O Ministério Público estadual informou que há um inquérito para efetivar a implantação do monumento natural da Serra da Calçada, transformando-o em área de preservação, o que coibiria a presença de praticantes de trilhas na região. A Promotoria de Meio Ambiente de Nova Lima também move uma ação civil pública para apurar os danos causados ao meio ambiente em Macacos e outras regiões do município. A Prefeitura de Nova Lima nomeou um gerente, que participa das reuniões no MP sobre o tema. A Polícia Militar em Nova Lima não se manifestou sobre os abusos de trânsito em Macacos.

LEITORES COMENTAM NO EM.COM.BR

“Há muito tempo isso já acontece. Esse pessoal se diz amante da natureza, faz ‘trilhas ecológicas’ e deixa sulcos de destruição principalmente nas cristas dos morros, que têm provocado erosões gigantescas. E, para relaxar, como as motos não têm placas, transgressões de trânsito.”

Alfredo H.W.

“Obviamente existem os que não seguem as leis de trânsito nem o bom senso. Mas não é admissível que todos os praticantes do esporte paguem por essa pequena minoria. Os verdadeiros praticantes possuem o espírito de ajudar o próximo, preservar o meio ambiente, seguir as leis.”

Felipe Maciel

“Esses senhores não são pessoas sem recursos.

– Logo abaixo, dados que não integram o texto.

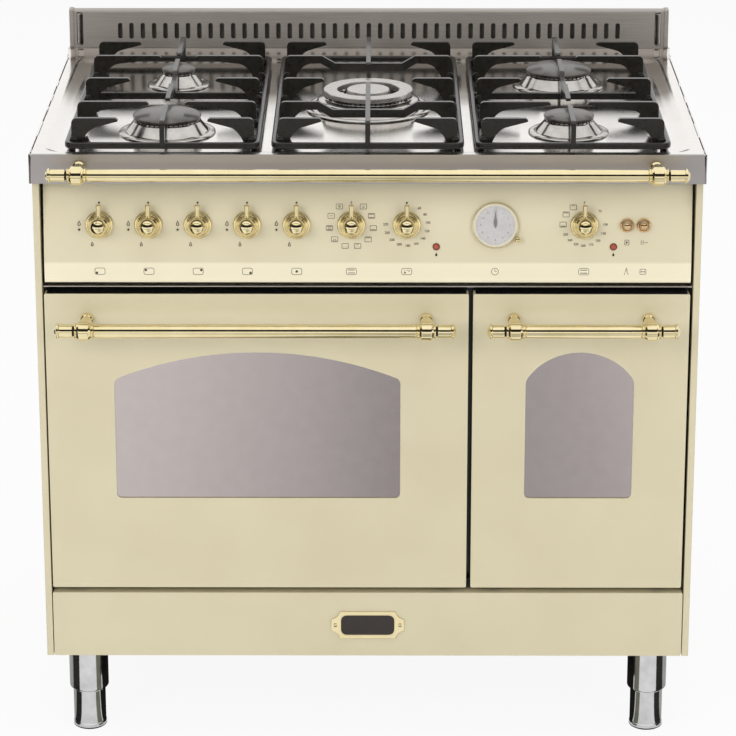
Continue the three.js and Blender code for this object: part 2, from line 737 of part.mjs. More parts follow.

Muito pelo contrário. E, assim como na vida, não estão nem um pouco preocupados com o que é dos outros. Preocupam-se com sua diversão e o resto que se exploda. Fiscalização neles.”
Pedro Brito

“Quem critica desconhece o esporte e nunca subiu em uma moto. Trabalho a semana toda esperando a hora em que vou poder sair do inferno da cidade e sumir no meio no mato! Lazer, companheirismo, adrenalina e bom humor. Ser trilheiro é mais do que tudo um estilo de vida.”